Here are a few tips for lifting weights:
- Rotate between strength training (lifting weights) and aerobic training. Give your muscles at least a one day break between strength training.
- The most effective bone density exercise is to lift a weight heavy enough that you can only do 7-8 repetitions. When you can do 15 repetitions of a weight, go to the next higher weight.
- Slow lifting is the key to stronger bones, so try to life each weight to a slow count of eight. It’s harder than it sounds, but will give you the results you need.
- I came across this suggestion while researching this topic, and I think it has merit for keeping our bones and muscles strong: ”Get up from your chair without using your hands or arms. The ability to do this means that your legs are strong. And it is often noticed that those who can not do this simple movement are often candidates for assisted living. If you want to maintain your independence, get up for your chair without using your hands.”
Another way to increase bone density that is just as critical as weight training is getting enough of two very important nutrients, Vitamin D and Calcium.
Calcium is needed for bone formation, but also is important to other functions of your body.

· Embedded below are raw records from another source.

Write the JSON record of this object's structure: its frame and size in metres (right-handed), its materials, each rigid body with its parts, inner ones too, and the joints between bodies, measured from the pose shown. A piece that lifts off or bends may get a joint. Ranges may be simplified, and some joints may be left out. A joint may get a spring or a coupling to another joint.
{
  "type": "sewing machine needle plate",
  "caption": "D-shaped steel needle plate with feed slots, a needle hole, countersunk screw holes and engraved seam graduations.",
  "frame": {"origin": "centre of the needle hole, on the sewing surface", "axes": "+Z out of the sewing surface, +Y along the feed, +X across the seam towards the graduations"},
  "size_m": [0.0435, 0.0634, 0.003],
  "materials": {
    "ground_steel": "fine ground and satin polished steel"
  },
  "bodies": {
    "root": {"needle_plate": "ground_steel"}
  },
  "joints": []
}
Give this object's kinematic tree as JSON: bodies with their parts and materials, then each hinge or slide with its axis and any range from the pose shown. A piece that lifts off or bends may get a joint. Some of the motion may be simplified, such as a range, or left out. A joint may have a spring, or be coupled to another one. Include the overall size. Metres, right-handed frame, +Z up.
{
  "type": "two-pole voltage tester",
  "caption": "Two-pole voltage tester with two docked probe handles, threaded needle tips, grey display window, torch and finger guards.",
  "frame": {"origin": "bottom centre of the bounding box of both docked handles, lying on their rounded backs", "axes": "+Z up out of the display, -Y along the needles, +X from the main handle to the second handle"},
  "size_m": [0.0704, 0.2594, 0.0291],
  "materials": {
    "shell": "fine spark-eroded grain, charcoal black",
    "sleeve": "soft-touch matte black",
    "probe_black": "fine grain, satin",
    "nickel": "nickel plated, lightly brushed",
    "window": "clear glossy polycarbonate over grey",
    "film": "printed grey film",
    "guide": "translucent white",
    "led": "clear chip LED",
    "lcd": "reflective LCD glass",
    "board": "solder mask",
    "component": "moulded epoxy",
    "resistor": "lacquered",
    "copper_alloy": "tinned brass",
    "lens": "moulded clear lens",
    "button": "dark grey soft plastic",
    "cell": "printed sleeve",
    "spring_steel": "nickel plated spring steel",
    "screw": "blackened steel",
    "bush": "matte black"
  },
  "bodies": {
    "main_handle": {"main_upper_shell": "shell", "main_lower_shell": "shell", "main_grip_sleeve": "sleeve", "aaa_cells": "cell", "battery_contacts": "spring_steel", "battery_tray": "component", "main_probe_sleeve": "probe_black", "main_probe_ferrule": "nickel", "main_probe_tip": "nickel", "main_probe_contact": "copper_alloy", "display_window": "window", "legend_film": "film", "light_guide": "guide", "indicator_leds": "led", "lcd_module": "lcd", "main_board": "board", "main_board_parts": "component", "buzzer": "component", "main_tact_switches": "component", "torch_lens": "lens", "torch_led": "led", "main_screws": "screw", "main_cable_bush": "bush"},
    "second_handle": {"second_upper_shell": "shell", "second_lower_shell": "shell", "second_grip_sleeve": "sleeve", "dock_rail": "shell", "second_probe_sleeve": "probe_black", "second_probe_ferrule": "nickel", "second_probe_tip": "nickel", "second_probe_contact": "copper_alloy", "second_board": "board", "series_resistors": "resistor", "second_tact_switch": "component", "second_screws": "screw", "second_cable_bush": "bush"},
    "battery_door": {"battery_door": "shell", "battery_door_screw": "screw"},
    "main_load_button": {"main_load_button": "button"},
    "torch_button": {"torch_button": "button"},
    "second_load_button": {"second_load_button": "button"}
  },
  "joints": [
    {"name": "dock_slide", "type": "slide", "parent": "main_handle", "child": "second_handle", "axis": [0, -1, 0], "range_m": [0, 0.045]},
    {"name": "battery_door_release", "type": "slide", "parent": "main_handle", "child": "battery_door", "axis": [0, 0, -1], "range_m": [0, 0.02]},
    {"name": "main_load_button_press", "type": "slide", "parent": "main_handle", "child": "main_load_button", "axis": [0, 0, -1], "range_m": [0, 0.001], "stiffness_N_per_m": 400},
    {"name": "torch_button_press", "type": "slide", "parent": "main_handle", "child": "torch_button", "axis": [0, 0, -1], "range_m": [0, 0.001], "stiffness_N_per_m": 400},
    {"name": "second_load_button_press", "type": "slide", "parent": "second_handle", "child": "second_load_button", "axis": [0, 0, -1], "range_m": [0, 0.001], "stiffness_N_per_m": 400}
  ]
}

If you don’t get the calcium your body needs, it will get the calcium from your bones, and the result can be lower bone density. Don’t let this happen to you!
Hand in hand with calcium consumption is getting enough Vitamin D, as this nutrient is crucial for proper absorption of calcium into your body.
- Calcium can be found in Dairy Products, Meat, Nuts, particularly Almonds, Broccoli, White and Navy Beans, Oranges, Tofu, Okra, Sardines and Salmon. Calcium supplements are another way to ensure you are getting enough of this nutrient into your system.
- Vitamin D can be produced by your body through direct exposure to sunlight (a short amount of exposure is all you need), or you can consume foods such as Tuna, Beef Liver, fortified Dairy Products, Whole Eggs, Salmon, Shrimp and Cod.
The proper use of a supplement to address the signs of lessening bone density may provide the additional help you need to reduce the risk of fractures and build denser and stronger bones.
Many women suffer from deficiencies of different kinds while going through menopause. The best thing to do is to check with your doctor regarding any deficiencies you have so you can take steps to deal with them.
If you find that you are indeed deficient in calcium and have low bone density as a result, then take the steps in this article to increase your levels.
The two most important vitamins and minerals for increasing your bone density is getting enough calcium and vitamin D. And the best exercises you can do are definitely weight baring workouts with weights that allow you to do about 7-8 reps per exercise.